1. Network Architectures and Policy Parameterization

MLP-Policy Networks operate on preprocessed or raw state observations, such as high-dimensional pixel data or low-dimensional task features. For example, in deep RL for Atari Pong, the network processes 80×80 grayscale frames, flattened to 6,400-dimensional vectors with temporal differencing (x_t = frame_t – frame_{t–1}) to encode motion. The MLP architecture variants include:

Single hidden layer (H ∈ {100, 200, 400} units), ReLU activation.
Two hidden layers (“100:10”, i.e., 100 units followed by 10 units), ReLU activation.
Output layer: number of units corresponds to discrete action classes or output dimensionality, with Softmax or Sigmoid for discrete actions (e.g., Up, Down, Still in Pong).
Weights: W¹ ∈ ℝ^{H×D}, W² ∈ ℝ^{C×H} (D = input dimension, C = number of actions).

Policy parameterization is typically implemented as π(a=k|s;θ) = Softmax_k(z_k), or Sigmoid(W²·ReLU(W¹·x)) with one-hot action encoding (Phon-Amnuaisuk, 2018). In hierarchical control settings, the MLP may output continuous variables (e.g., predicted traversal time z_t = f_Φ(o_t)) as high-level parameters for a lower-level controller (Song et al., 2020).

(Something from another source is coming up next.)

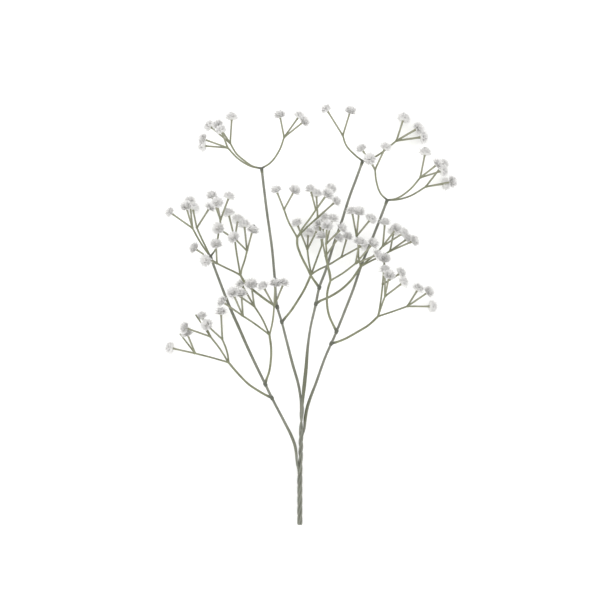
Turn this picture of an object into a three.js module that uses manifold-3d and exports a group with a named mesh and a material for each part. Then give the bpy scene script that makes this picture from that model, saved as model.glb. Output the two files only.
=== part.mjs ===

2. Policy Gradient Formulations and Variance Reduction

The optimization objective for directly parameterized MLP policies is the maximization of expected return over episodic interactions, J(θ) = E_{τ∼π_θ} [R(τ)], commonly via policy gradient methods. The REINFORCE estimator is formulated as:

$J(θ) = E_{π_θ} \left[ \sum_{t=0}^{T-1} \log π(a_t|s_t; θ)·G_t \right]$

with G_t = ∑_{k=t}^{T–1} γ^{k–t} r_k denoting the discounted sum of future rewards. The likelihood-ratio trick is applied for gradient computation:

$∇_θ J(θ) = E_{π_θ} \left[ \sum_{t=0}^{T-1} ∇_θ \log π(a_t|s_t;θ)·G_t \right]$

Variance reduction is achieved by introducing a baseline b (e.g., episode-average return), resulting in the advantage estimator (G_t – b). This approach is unbiased and enhances sample efficiency. In asynchronous advantage actor-critic (A3C) extensions, actor and critic losses are combined with an entropy bonus for exploration:

C(θ) = β₁ L_π + β₂ L_v – β₃ H

(Phon-Amnuaisuk, 2018).

3. Training Regimes and Hyperparameter Configurations

Training MLP-Policy Networks involves on-policy or distributed paradigms, with hyperparameters chosen based on architecture depth and problem specifics. For policy-gradient updates using FFNN, the learning rate is set to α = 0.001 (single hidden layer) or 0.0001 (two layers), with discount factor γ = 0.9. Training proceeds for tens of thousands of episodes, with one episode per gradient update (on-policy). Optimizer is typically vanilla SGD with backpropagation. Label biasing is employed such that sampled one-hot action labels are biased towards the current policy's recommendation, maintaining exploration.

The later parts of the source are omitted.